HyperLink   MCUDA: An Efficient Implementation of CUDA Kernels on Multi-cores.
Publication Year:
  John A. Stratton, Sam S. Stone, Wen-mei Hwu
  IMPACT Technical Report, IMPACT-08-01, University of Illinois, Urbana, IL, 2008

The CUDA programming model, which is based on an extended ANSI C language and a runtime environment, allows the programmer to specify explicitly data parallel computation. NVIDIA developed CUDA to open the architecture of their graphics accelerators to more general applications, but did not provide an efficient mapping to execute the programming model on any other architecture.

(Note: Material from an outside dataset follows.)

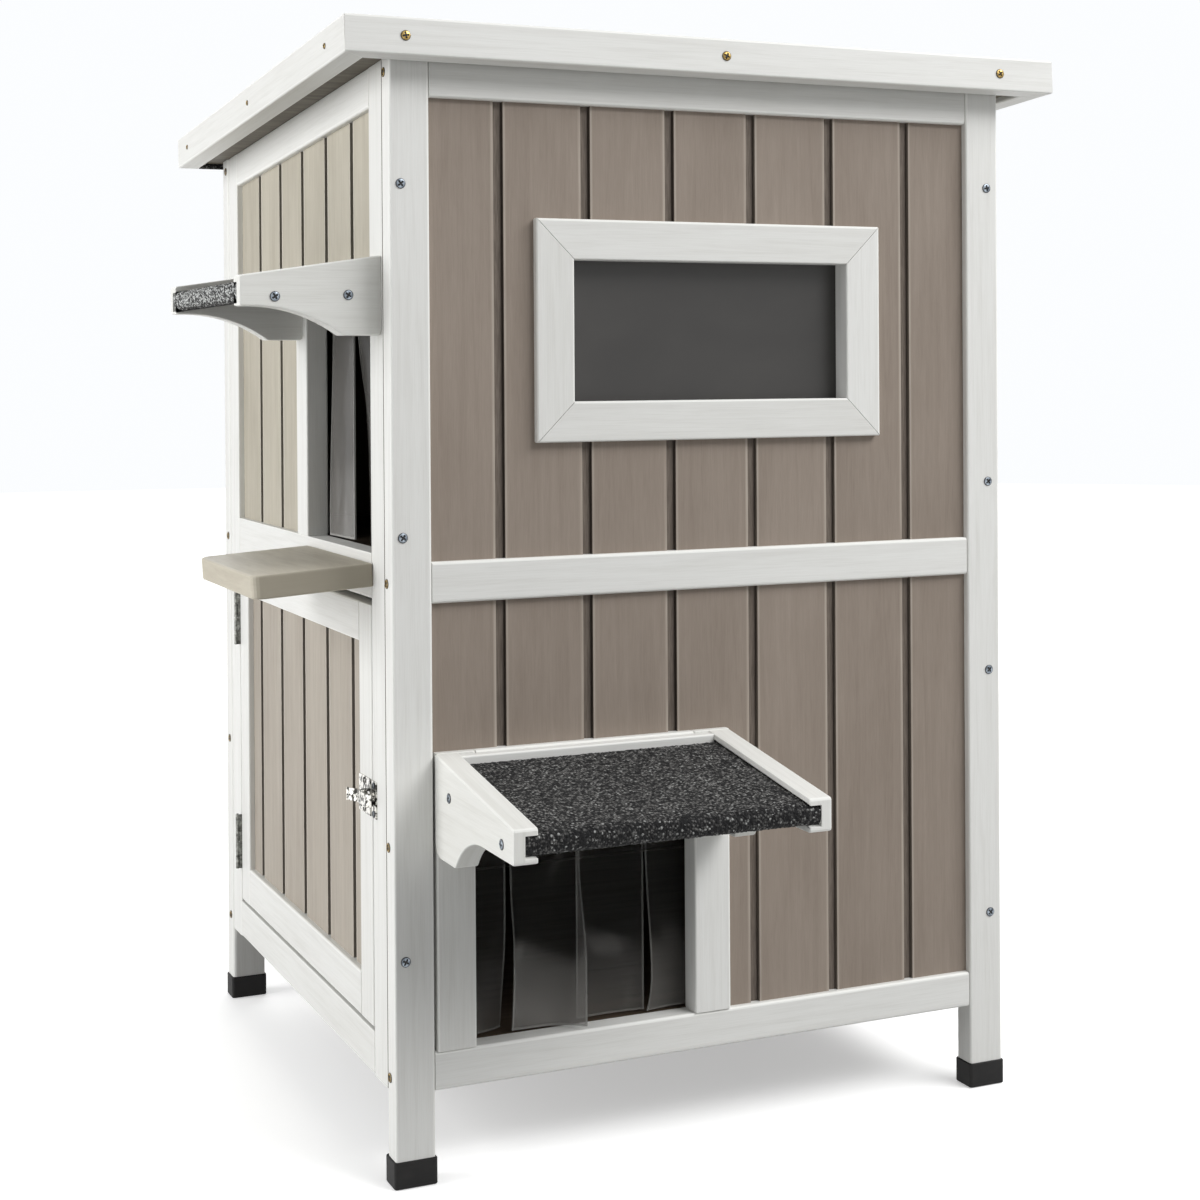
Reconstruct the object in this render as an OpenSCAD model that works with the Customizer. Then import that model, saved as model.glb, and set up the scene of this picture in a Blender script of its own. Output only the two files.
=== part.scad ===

This document describes Multicore-CUDA (MCUDA), a system that efficiently maps the CUDA programming model to a multicore CPU architecture. The major contribution of this work is the source-to-source translation process that converts CUDA code into standard C that interfaces to a runtime library for parallel execution. We apply the MCUDA framework to some CUDA applications previously shown to have high performance on a GPU, and demonstrate high efficiency executing these applications on a multicore CPU architecture. The thread-level parallelism, data locality and computational regularity of the code as expressed in the CUDA model achieve much of the benefit of hand-tuning an application for the CPU architecture. With the MCUDA framework, it is now possible to write data-parallel code in a single programming model for efficient execution on CPU or GPU architectures.